她顿了顿,语气凝重,“他决定,暂时驻留在C区,进行长期观察。”

“这意味着,我很长一段时间内,都不能再来C区了。”米卡从口袋里取出一个造型精密、如同怀表般的银色仪器,放在了茶桌上。

“把这个交给梵卓。这是A区内部使用的短波通讯器,经过了最高级别的加密,可以无视监狱的信号屏蔽。让他有事通过这个联系我。”

“嗯……好……”夜樱含糊说着。

“还有。”米卡的语气突然变得冷了起来,

“替我转告那个混蛋神官。”

“如果再让我发现,他对白兔动手动脚,做出任何‘维修’和‘检查’之外的事情……”

“下一次来找他的,就不是我了。”

“我会亲自向‘那位大人’汇报,让典狱长大人,来给他进行一次永生难忘的‘物理劝诫’。”

说完,米卡深深地看了一眼那个还在起伏的巨大毛球,似乎有些不放心地叮嘱道:

“你也小心点,别被那个家伙占了便宜。”

随后,米卡不再停留,转身匆匆离去。

直到米卡的脚步声彻底消失在走廊尽头,夜樱才如释重负地松了口气,浑身都软了下来。

她身后的九条狐尾,也如同失去了力气般,缓缓散开。

衣衫不整、满头大汗的梵卓,就这么从那片温暖柔软的“狐尾被”里滚了出来,瘫在榻榻米上,大口大口地喘着粗气。

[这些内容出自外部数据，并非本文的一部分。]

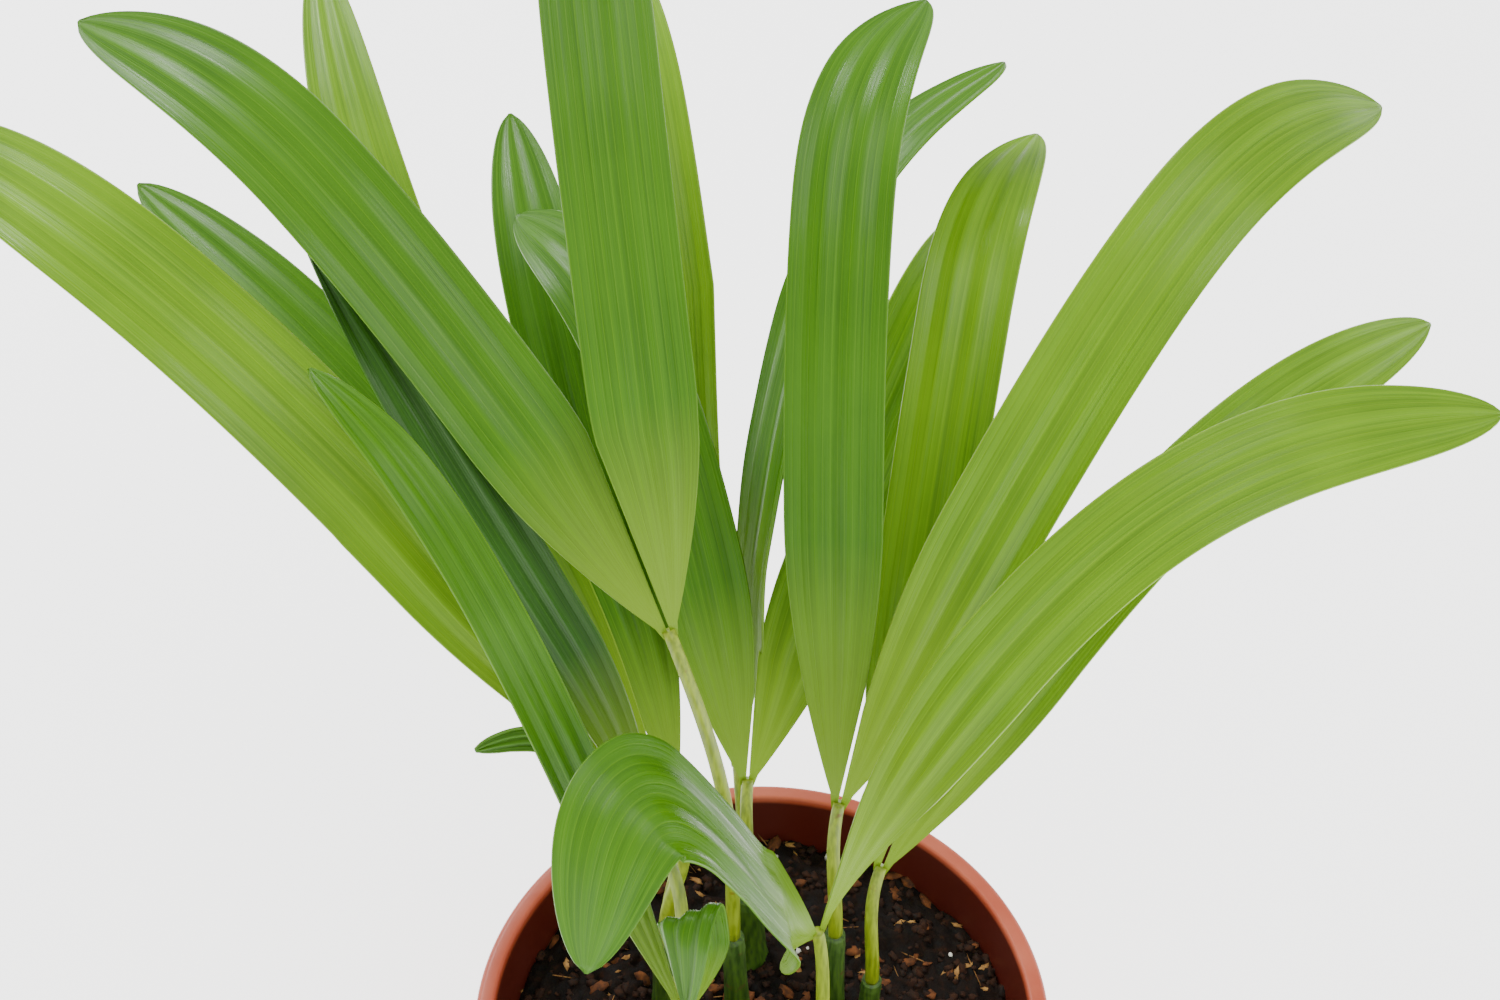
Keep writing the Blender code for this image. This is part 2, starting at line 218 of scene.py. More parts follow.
def linearColour(code):
    # Scene-linear RGBA of a hex colour
    channels = [int(code[i:i + 2], 16) / 255 for i in (1, 3, 5)]
    return tuple(c / 12.92 if c <= 0.04045 else ((c + 0.055) / 1.055) ** 2.4 for c in channels) + (1.0,)


def newMaterial(name):
    material = bpy.data.materials.new(name)
    material.use_nodes = True
    tree = material.node_tree
    return material, tree, tree.nodes["Principled BSDF"]


def addNode(tree, kind, settings=None, links=None):
    # One node with its settings, and what feeds each of its sockets
    node = tree.nodes.new(kind)
    for key, value in (settings or {}).items():
        if isinstance(key, int) or key in node.inputs:
            node.inputs[key].default_value = value
        else:
            setattr(node, key, value)
    for key, source in (links or {}).items():
        tree.links.new(source, node.inputs[key])
    return node


def objectPlace(tree):
    return addNode(tree, "ShaderNodeTexCoord").outputs["Object"]


def stretched(tree, place, scale):
    return addNode(tree, "ShaderNodeMapping", {"Scale": scale}, {"Vector": place}).outputs["Vector"]


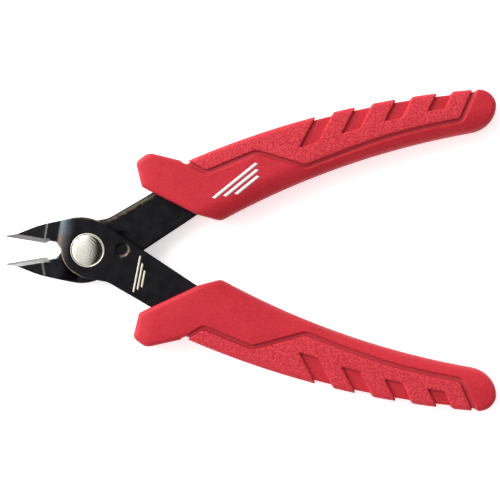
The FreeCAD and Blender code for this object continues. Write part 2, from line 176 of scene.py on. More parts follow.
def mesh_field(name, field, low, voxel, side, adaptivity=0.0, crease=0):
    """The field's zero surface as a piece that keeps its closed-half coordinates."""
    volume = openvdb.FloatGrid()
    volume.background = 1.0
    volume.copyFromArray(field.astype(np.float32))
    points, triangles, quads = volume.convertToPolygons(isovalue=0.0, adaptivity=adaptivity)
    local = points * voxel + np.array(low)
    if side == FRONT:
        triangles, quads = triangles[:, ::-1], quads[:, ::-1]
    piece = new_piece(name, to_world(local, side).tolist(), triangles.tolist() + quads.tolist())
    if crease:
        piece.data.set_sharp_from_angle(angle=math.radians(crease))
    layer = piece.data.attributes.new("local", "FLOAT_VECTOR", "POINT")
    layer.data.foreach_set("vector", local.astype(np.float32).ravel())
    return piece, local


def set_mask(piece, name, values):
    layer = piece.data.attributes.new(name, "FLOAT", "POINT")
    layer.data.foreach_set("value", np.clip(values, 0, 1).astype(np.float32))


def mount(piece, side, slot, *nodes):
    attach(piece, BODY[side])
    if nodes:
        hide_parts(*nodes)


# ---------------------------------------------------------------- materials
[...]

“呼……呼……刚才……好险……”梵卓心有余悸地说道。

“是啊,好险呢。”

一个带着慵懒笑意的声音在他头顶响起。

梵卓抬头,正对上夜樱那双似笑非笑的琥珀色眼眸。

她不知何时已经穿上了一件松松垮垮的薄纱和服,正单手支着下巴,居高临下地看着他,眼神里满是玩味。

“奴家都不知道,我们的小神官……居然有这种癖好……我刚刚可是发现了……”

她伸出纤细的食指,轻轻划过自己那依旧残留着红晕的脸颊,

“你看,都把奴家弄得……这么狼狈。”

梵卓老脸一红,连忙从地上爬起来,整理着自己皱巴巴的制服。